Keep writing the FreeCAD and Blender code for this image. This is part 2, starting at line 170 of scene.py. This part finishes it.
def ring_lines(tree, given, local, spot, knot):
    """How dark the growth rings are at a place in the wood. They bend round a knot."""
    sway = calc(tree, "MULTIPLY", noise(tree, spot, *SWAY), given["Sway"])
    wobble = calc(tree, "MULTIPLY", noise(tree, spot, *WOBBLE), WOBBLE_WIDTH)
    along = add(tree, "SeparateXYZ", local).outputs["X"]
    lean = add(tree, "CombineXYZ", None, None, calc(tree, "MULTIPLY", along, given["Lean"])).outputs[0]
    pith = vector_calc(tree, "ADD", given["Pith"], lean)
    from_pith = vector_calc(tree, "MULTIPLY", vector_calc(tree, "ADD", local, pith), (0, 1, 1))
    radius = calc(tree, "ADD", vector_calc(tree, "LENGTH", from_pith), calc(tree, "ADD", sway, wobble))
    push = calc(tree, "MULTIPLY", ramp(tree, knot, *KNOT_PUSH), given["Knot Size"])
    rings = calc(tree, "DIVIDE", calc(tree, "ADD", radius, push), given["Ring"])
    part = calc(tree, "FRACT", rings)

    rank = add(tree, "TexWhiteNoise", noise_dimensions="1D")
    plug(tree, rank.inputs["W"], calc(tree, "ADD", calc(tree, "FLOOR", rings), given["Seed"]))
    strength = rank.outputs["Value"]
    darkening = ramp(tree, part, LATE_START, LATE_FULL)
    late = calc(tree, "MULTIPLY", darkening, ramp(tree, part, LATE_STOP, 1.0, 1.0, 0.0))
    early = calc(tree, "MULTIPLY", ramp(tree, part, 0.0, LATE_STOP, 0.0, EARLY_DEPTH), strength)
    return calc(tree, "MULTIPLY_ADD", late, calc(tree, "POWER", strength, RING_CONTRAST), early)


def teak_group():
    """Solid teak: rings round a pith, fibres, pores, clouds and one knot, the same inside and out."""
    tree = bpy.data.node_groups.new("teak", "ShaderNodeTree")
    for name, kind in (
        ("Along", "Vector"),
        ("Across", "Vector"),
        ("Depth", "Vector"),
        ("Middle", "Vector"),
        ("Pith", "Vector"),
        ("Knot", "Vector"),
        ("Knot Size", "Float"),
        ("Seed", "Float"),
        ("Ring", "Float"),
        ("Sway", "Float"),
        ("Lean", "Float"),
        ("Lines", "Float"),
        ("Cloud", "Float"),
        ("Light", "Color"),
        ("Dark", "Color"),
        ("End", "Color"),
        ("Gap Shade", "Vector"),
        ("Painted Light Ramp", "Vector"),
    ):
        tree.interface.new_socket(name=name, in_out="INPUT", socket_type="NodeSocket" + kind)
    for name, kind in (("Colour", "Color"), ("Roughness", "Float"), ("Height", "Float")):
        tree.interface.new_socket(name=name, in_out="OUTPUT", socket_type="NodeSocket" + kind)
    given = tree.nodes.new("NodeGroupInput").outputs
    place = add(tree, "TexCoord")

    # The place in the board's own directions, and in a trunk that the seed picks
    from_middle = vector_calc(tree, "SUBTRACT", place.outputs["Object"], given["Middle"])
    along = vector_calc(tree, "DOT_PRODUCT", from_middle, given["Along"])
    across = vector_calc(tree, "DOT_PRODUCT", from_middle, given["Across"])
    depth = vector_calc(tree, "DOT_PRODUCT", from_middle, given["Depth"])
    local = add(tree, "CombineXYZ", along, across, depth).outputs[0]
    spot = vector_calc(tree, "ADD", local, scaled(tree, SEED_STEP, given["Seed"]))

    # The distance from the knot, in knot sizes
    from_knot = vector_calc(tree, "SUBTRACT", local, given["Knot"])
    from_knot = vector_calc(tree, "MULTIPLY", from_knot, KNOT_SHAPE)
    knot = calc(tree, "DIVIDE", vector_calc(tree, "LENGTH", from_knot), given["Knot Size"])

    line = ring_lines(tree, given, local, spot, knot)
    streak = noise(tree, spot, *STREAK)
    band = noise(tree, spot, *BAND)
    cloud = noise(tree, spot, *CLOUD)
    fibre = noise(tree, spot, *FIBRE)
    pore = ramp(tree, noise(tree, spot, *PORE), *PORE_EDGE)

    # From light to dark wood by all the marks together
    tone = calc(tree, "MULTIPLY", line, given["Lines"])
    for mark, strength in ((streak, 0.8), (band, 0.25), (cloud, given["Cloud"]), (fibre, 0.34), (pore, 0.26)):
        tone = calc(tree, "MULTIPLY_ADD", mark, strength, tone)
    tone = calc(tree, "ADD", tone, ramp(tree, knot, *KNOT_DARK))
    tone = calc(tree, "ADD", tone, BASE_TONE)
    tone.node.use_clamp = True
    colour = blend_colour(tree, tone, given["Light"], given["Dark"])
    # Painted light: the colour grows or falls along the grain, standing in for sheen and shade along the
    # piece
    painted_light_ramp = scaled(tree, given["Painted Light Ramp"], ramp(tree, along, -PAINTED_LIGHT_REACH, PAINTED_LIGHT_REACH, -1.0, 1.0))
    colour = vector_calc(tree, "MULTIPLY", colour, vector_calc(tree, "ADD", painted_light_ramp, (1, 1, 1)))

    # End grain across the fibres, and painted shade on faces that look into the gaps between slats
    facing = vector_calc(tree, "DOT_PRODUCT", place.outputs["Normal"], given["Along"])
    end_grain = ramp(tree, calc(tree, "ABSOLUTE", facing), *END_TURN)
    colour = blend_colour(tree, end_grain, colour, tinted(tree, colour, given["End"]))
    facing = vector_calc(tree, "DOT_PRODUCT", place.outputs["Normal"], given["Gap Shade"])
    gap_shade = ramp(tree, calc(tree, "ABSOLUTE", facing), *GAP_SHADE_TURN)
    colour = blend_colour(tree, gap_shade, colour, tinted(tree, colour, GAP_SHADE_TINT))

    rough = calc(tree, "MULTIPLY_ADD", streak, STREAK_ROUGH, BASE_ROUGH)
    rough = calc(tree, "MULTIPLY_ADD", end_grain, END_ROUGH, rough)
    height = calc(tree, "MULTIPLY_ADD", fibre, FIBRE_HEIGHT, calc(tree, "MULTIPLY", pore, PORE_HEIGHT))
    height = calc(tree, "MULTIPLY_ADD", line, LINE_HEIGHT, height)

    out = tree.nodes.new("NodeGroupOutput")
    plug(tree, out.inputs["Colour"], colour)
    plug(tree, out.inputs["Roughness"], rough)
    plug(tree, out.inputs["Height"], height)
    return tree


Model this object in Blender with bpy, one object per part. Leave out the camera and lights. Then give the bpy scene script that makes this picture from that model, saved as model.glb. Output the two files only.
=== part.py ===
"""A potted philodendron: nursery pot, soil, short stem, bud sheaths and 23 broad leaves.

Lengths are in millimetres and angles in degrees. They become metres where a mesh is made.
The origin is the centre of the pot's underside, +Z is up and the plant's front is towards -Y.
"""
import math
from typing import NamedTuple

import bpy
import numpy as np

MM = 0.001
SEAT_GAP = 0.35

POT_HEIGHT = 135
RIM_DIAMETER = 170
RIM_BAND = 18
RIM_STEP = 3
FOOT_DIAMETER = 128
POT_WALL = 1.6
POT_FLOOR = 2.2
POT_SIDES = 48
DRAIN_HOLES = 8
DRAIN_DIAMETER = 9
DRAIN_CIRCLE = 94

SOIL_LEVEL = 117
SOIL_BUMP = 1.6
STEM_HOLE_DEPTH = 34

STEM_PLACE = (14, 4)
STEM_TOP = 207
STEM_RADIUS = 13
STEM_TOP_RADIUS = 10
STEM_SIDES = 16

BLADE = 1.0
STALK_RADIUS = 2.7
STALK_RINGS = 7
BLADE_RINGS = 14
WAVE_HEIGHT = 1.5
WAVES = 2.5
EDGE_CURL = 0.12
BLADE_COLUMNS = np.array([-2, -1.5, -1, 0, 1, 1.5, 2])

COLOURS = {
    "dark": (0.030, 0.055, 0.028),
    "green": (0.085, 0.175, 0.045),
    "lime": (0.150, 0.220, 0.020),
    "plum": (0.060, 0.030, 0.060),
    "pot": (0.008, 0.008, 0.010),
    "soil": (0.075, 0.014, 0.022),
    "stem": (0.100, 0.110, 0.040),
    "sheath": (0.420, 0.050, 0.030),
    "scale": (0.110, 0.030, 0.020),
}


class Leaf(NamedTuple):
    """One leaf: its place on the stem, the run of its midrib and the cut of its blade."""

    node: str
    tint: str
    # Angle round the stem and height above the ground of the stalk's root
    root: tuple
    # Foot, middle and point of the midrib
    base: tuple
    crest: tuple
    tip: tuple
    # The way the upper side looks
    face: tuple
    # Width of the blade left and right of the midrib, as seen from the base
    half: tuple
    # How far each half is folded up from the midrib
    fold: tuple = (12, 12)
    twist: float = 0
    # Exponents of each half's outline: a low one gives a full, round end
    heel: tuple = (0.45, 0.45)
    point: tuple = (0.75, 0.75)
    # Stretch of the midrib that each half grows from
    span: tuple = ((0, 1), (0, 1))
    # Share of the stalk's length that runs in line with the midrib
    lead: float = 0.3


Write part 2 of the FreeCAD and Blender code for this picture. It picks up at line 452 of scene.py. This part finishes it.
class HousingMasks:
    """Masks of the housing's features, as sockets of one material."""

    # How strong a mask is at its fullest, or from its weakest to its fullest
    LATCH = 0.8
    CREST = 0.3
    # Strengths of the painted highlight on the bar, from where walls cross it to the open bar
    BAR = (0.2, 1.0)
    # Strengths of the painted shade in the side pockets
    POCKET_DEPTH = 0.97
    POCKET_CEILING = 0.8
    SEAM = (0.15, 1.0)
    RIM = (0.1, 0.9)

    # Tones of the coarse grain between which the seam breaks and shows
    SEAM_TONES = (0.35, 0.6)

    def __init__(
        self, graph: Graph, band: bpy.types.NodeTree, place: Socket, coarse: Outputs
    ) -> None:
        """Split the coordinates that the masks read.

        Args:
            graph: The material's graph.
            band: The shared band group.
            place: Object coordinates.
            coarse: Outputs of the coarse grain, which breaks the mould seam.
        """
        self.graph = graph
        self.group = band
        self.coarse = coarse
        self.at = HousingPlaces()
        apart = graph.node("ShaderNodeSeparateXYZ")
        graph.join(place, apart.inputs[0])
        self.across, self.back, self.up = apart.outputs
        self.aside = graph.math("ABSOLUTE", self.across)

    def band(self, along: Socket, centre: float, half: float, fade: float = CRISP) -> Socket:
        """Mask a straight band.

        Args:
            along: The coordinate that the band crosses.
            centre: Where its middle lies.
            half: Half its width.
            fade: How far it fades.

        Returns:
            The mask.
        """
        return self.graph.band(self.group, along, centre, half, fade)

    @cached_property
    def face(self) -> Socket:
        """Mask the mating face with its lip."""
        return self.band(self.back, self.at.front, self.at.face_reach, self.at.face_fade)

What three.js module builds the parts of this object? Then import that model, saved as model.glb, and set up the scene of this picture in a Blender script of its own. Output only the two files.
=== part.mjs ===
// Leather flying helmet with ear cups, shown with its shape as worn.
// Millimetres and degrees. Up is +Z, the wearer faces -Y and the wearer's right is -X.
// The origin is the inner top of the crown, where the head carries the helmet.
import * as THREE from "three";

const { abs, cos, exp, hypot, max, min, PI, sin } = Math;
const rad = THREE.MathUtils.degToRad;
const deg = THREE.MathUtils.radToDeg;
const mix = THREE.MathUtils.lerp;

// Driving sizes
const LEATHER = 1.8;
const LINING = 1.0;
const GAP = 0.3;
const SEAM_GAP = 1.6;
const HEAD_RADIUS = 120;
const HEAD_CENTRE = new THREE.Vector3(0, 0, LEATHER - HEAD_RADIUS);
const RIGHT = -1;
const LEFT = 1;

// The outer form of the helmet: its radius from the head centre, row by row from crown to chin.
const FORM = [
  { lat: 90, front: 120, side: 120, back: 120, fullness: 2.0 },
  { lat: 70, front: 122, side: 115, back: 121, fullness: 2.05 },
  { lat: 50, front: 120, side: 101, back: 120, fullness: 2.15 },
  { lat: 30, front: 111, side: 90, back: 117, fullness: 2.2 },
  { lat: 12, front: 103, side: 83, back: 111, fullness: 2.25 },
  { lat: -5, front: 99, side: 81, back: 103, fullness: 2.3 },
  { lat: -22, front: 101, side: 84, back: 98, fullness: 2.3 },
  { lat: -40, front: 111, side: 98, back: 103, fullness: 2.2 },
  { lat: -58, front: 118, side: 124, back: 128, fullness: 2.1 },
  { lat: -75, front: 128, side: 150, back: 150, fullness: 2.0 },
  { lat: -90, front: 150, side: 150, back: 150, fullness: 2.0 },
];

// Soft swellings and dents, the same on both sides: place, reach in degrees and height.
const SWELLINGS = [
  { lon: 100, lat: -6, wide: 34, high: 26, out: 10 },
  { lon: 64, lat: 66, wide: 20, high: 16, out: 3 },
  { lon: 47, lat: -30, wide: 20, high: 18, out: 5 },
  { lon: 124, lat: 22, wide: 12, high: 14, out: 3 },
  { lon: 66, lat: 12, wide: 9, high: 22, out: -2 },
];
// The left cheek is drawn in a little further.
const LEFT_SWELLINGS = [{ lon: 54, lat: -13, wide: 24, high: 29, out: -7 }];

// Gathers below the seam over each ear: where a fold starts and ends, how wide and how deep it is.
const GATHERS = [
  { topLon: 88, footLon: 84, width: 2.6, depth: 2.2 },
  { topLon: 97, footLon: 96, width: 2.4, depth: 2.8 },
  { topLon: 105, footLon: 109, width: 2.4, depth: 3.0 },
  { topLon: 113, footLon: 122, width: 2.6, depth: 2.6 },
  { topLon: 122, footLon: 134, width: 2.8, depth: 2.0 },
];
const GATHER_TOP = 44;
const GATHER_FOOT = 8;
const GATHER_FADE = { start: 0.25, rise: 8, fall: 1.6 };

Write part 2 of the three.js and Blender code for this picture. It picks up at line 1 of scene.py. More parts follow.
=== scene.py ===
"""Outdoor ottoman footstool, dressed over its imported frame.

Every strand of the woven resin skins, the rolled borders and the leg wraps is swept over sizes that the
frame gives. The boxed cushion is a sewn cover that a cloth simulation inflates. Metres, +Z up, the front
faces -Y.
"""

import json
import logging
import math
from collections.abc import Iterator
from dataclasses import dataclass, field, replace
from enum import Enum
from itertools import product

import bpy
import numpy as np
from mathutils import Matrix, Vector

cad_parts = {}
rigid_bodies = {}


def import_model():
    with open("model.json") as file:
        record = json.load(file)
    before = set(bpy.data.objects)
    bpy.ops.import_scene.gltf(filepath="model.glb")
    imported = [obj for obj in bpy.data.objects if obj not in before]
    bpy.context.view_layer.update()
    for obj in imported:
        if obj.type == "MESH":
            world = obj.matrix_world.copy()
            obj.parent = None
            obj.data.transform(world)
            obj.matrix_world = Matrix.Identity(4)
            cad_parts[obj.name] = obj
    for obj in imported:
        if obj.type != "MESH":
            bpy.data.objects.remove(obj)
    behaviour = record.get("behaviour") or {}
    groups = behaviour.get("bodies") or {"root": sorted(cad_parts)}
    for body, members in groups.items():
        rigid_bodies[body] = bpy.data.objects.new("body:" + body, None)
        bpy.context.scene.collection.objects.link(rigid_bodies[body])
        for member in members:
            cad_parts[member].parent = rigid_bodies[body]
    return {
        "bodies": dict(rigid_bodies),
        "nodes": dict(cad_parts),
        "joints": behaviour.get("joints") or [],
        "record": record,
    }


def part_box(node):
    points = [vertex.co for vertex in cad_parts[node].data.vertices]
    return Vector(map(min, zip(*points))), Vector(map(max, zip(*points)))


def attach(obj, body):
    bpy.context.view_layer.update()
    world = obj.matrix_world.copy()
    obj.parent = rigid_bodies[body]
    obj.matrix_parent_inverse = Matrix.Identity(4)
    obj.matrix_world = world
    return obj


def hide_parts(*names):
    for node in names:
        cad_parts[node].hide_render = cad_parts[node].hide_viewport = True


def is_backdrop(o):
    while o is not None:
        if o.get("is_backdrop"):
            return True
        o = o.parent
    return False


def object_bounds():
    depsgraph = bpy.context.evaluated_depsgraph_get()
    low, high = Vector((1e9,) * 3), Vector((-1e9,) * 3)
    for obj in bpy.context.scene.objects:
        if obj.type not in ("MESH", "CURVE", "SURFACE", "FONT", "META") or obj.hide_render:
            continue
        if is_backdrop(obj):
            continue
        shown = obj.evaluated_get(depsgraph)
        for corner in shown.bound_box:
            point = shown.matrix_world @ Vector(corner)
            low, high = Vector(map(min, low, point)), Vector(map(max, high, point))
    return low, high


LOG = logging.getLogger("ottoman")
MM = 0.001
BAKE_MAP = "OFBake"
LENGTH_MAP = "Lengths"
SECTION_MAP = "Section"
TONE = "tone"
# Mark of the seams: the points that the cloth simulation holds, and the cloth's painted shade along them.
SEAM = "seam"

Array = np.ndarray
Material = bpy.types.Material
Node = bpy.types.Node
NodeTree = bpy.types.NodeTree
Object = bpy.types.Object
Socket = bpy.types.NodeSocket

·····

• _WHAT YOU ARE ASKED TO DO_
Within the material above, extract exactly the lines that start at the line containing "cad_parts[obj.name] = obj" and stop after the line containing "for body, members", and only those.

• _OUTPUT BELOW_
            cad_parts[obj.name] = obj
    for obj in imported:
        if obj.type != "MESH":
            bpy.data.objects.remove(obj)
    behaviour = record.get("behaviour") or {}
    groups = behaviour.get("bodies") or {"root": sorted(cad_parts)}
    for body, members in groups.items():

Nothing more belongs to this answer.